_AIM_. Will you repeat only the lines beginning at the one that mentions "module digit(value)" and ending at the one that mentions "zip(*points))), Vector(map(max, zip(*points)))", both of them included, exactly?

>> begin

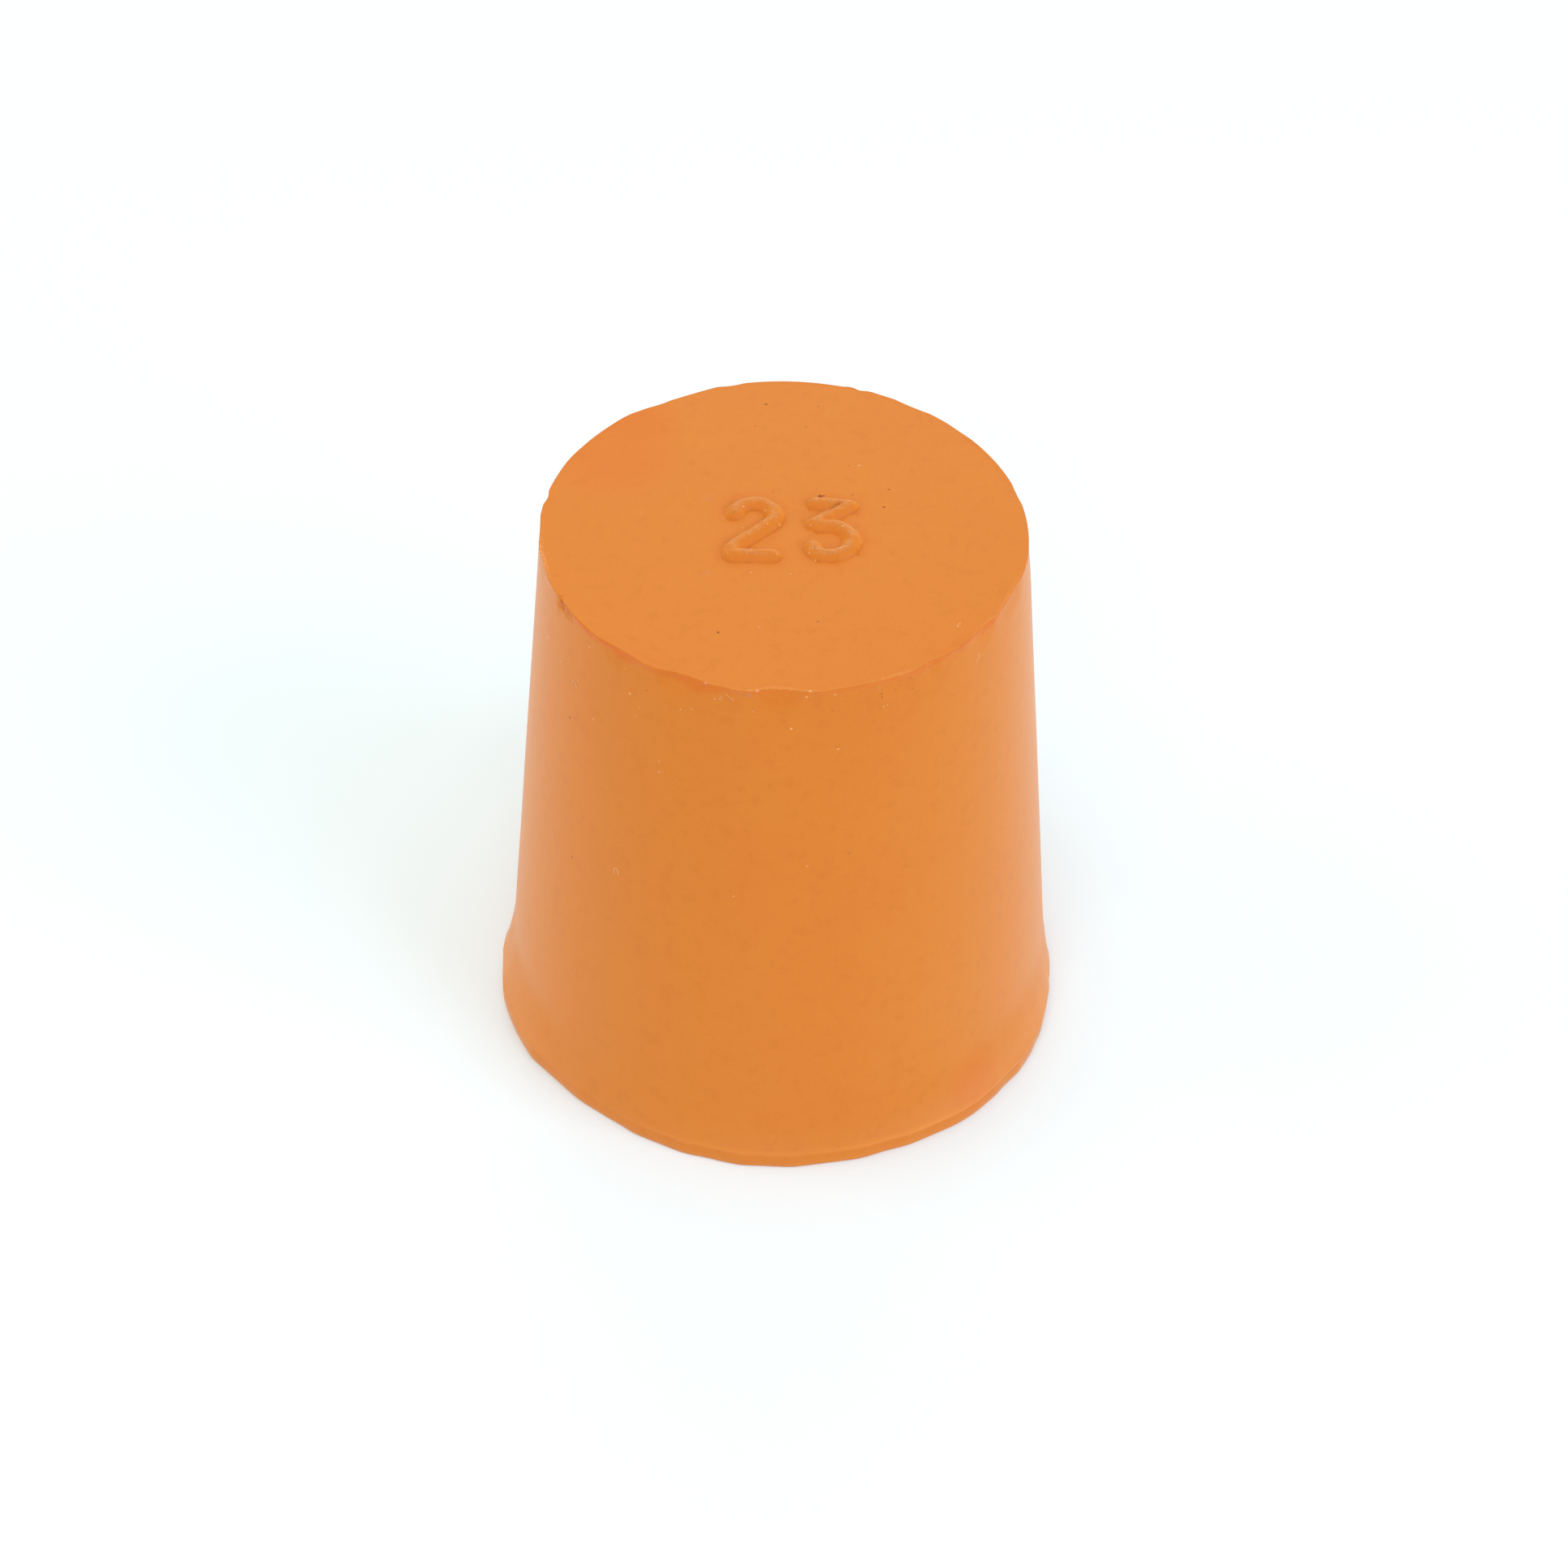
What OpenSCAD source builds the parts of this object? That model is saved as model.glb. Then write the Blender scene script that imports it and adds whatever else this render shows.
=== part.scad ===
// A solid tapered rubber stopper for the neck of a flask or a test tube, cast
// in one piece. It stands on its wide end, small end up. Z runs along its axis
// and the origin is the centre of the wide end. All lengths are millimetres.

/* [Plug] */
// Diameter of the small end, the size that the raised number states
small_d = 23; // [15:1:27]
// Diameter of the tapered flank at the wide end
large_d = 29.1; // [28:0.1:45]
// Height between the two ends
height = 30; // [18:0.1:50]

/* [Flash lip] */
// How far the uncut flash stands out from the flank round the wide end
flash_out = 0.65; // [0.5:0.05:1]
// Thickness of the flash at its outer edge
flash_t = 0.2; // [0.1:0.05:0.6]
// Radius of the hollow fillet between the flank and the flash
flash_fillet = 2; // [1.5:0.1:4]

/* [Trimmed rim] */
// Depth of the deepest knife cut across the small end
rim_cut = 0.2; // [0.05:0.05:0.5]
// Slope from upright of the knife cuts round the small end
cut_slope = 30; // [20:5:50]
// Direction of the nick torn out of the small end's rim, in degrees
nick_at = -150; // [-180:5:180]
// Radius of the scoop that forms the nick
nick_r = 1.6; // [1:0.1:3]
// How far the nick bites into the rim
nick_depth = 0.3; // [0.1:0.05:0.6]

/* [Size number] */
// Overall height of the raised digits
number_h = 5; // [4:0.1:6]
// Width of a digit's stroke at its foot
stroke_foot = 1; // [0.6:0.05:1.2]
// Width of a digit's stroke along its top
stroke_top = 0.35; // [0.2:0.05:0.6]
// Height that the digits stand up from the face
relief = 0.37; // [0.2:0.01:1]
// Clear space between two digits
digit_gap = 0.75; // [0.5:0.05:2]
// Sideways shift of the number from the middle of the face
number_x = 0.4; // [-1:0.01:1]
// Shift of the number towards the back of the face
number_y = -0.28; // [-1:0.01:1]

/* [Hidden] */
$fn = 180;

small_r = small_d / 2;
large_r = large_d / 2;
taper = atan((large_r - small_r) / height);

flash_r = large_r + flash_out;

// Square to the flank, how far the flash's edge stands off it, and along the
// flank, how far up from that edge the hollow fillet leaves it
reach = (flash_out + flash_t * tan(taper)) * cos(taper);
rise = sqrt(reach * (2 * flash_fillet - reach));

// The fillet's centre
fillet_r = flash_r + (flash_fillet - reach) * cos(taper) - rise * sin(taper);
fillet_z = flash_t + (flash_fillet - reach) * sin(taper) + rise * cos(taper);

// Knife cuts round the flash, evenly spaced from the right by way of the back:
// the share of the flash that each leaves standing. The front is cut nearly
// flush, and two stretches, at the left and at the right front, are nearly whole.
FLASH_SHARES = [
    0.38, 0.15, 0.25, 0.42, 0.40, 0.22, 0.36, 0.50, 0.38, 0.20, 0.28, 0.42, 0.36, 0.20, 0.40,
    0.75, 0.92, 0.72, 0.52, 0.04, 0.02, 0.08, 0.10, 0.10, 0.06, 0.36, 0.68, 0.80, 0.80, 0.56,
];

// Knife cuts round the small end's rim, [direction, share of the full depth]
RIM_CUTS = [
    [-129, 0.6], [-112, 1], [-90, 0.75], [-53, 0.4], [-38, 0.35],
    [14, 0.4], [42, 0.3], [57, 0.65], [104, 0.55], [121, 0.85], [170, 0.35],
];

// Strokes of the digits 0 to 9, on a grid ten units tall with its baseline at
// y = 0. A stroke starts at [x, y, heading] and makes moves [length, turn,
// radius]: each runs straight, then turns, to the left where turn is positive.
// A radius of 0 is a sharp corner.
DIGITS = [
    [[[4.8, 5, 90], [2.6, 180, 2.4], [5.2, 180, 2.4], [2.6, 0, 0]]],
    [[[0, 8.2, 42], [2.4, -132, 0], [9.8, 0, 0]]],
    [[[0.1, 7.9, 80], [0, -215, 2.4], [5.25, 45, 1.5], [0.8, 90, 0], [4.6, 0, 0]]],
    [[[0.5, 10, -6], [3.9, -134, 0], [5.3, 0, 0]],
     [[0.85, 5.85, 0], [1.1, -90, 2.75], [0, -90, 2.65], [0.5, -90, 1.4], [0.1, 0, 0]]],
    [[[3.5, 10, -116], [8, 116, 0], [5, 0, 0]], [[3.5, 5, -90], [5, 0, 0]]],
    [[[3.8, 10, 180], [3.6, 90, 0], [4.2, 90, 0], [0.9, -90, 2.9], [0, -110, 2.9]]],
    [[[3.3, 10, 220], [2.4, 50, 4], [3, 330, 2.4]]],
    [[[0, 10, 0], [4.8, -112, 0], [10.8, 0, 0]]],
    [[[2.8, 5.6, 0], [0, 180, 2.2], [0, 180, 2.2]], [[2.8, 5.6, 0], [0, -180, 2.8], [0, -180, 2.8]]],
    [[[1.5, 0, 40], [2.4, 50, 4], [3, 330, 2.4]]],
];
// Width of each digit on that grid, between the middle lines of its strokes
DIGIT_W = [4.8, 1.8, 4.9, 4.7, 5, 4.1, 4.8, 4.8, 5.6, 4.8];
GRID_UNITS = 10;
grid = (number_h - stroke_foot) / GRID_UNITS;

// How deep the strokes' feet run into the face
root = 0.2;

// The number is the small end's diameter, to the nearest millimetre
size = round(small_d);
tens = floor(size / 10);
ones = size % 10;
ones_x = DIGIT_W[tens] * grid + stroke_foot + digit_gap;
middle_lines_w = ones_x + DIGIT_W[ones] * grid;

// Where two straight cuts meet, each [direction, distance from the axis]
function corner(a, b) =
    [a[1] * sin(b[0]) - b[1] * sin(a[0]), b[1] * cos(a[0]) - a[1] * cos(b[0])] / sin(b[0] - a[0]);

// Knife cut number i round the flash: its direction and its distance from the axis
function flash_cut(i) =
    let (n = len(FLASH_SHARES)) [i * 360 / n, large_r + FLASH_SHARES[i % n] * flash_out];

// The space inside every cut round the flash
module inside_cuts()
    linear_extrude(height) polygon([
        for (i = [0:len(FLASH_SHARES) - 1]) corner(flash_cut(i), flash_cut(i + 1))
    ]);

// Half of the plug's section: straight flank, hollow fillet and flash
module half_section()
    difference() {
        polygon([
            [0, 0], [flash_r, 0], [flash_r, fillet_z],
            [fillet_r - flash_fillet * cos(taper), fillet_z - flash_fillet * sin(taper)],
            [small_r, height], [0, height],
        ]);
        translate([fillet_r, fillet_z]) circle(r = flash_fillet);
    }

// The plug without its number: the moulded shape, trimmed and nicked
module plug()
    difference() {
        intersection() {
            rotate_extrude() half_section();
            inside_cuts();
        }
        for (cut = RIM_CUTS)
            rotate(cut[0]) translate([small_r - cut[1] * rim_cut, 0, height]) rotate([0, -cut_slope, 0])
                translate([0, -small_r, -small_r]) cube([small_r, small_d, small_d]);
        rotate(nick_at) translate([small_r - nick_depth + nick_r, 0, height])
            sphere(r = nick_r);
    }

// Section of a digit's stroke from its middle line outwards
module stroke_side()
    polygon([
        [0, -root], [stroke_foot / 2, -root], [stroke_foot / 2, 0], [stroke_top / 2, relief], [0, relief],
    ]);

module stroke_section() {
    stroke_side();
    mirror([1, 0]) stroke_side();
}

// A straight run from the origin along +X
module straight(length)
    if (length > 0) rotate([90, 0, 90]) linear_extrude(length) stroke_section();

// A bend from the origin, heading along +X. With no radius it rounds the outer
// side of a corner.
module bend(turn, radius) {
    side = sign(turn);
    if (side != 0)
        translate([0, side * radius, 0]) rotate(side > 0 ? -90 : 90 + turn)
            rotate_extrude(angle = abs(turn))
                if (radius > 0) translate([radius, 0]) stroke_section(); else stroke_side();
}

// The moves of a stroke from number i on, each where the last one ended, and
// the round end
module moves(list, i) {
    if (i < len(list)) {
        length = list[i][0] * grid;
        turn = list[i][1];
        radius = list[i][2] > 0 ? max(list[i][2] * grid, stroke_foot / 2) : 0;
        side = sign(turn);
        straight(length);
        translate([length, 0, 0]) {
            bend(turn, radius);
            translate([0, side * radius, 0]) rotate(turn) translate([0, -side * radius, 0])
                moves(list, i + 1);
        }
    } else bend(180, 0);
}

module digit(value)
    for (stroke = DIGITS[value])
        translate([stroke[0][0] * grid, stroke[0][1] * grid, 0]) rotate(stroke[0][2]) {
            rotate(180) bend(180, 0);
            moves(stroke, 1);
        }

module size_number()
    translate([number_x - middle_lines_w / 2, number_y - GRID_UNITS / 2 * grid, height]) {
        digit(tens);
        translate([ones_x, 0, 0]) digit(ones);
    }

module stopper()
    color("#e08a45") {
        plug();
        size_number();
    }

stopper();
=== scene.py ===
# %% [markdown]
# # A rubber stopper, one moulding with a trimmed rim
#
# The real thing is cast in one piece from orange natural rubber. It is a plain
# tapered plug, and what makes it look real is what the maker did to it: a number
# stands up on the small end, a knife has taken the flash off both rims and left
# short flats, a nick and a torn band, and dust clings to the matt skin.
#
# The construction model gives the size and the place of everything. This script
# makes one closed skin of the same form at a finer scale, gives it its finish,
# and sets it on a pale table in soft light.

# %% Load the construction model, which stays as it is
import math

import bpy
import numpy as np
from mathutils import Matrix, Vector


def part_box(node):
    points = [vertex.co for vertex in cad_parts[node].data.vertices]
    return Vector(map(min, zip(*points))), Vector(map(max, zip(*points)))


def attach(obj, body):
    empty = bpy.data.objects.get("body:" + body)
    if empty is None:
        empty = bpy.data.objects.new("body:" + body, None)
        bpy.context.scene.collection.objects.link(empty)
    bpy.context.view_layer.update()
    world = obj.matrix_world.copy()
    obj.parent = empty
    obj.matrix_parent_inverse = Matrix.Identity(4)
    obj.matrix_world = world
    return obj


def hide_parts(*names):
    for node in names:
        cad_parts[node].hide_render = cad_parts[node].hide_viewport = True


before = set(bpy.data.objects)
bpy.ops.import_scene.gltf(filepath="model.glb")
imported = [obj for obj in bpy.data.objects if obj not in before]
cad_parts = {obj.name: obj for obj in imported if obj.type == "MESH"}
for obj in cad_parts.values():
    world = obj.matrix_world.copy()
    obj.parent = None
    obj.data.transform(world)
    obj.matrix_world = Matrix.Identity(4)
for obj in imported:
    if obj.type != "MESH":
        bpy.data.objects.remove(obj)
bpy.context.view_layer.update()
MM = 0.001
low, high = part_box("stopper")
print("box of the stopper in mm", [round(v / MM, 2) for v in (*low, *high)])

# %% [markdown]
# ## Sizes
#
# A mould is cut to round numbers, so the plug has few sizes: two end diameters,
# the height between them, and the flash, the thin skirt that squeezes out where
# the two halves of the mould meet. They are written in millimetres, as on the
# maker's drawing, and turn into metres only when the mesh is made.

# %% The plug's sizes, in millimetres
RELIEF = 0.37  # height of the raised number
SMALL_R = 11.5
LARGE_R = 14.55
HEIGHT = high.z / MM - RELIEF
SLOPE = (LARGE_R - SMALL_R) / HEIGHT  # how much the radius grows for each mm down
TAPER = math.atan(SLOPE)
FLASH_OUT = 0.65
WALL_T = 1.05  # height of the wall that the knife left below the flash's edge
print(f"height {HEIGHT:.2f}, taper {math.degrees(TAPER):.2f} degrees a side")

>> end

_OUTPUT BELOW_.
module digit(value)
    for (stroke = DIGITS[value])
        translate([stroke[0][0] * grid, stroke[0][1] * grid, 0]) rotate(stroke[0][2]) {
            rotate(180) bend(180, 0);
            moves(stroke, 1);
        }

module size_number()
    translate([number_x - middle_lines_w / 2, number_y - GRID_UNITS / 2 * grid, height]) {
        digit(tens);
        translate([ones_x, 0, 0]) digit(ones);
    }

module stopper()
    color("#e08a45") {
        plug();
        size_number();
    }

stopper();
=== scene.py ===
# %% [markdown]
# # A rubber stopper, one moulding with a trimmed rim
#
# The real thing is cast in one piece from orange natural rubber. It is a plain
# tapered plug, and what makes it look real is what the maker did to it: a number
# stands up on the small end, a knife has taken the flash off both rims and left
# short flats, a nick and a torn band, and dust clings to the matt skin.
#
# The construction model gives the size and the place of everything. This script
# makes one closed skin of the same form at a finer scale, gives it its finish,
# and sets it on a pale table in soft light.

# %% Load the construction model, which stays as it is
import math

import bpy
import numpy as np
from mathutils import Matrix, Vector


def part_box(node):
    points = [vertex.co for vertex in cad_parts[node].data.vertices]
    return Vector(map(min, zip(*points))), Vector(map(max, zip(*points)))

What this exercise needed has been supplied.